With the exception of the director, the names of the museum staff were never mentioned in the press. They were referred to anonymously as ‘the curators’ or ‘the staff’ and could hide behind the museum’s management, the health and safety representative and working environment legislation. The artist has no such protection. As she did in the film, Ahl always speaks from a clear and visible position, and she has to accept that her name is associated with terms like scandal and censorship. Her investigations were driven by a series of questions that undermined the truth the museum believed it had stewardship of. Through her input, the museum’s narrative about aesthetics was politicised and questioned. Artistic interventions in museum collections have often had this function, from Fred Wilson’s exhibition Mining the Museum at Maryland Historical Society in the USA in 1992 to Linda Sormin’s installation Are You Land or Water? at Permanenten, the West Norway Museum of Decorative Art in Bergen, Norway in 2011.[9] By turning the spotlight on hidden narratives (Wilson on the slave economy) or destabilising the impression of a static collection (Sormin on the China collection), these examples, together with Ahl’s film, show that what museums achieve by inviting artists to come inside is unrest. Artists are used to taking risks. It is their job to ask questions, to challenge and disrupt – no development without disruption. All institutions should therefore make sure they regularly undergo some artistic disruption.


Notes
[1] Andrew Lord, Milton Keynes Gallery/Santa Monica Museum of Art 2010, p. 18-19.

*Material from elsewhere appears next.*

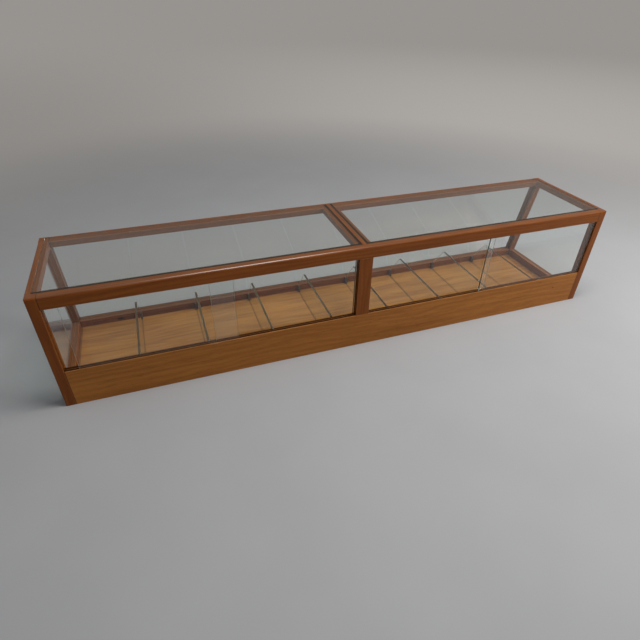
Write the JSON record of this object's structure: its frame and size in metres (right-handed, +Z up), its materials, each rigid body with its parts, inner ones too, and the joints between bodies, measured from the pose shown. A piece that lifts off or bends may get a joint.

[2] The participants were Zandra Ahl, Markus Degerman, Malin Elgán, Andreas Nobel, Matilda Plöjel and Johan Redström.
[3]SvD 23 October 2005.
[4] Namu, Nationalmusei årsbok 52, National Museum, Stockholm 2006, p. 49.
[5]Zandra Ahl, unpublished lecture manuscript.
[6] Bo Madestrand, Dagens Nyheter 4 April 2008.
[7]Göteborgs-Posten 3 April 2008.
[8] SvD 4 April 2008.
[9] Mining the Museum. An installation by Fred Wilson, New York: The New Press, 1994.
[10] ‘Linda Sormin’, Thing Tang Trash. Upcycling in Contemporary Ceramics, Bergen National Academy of the Arts /Art Museums of Bergen 2011, pp. 118-119.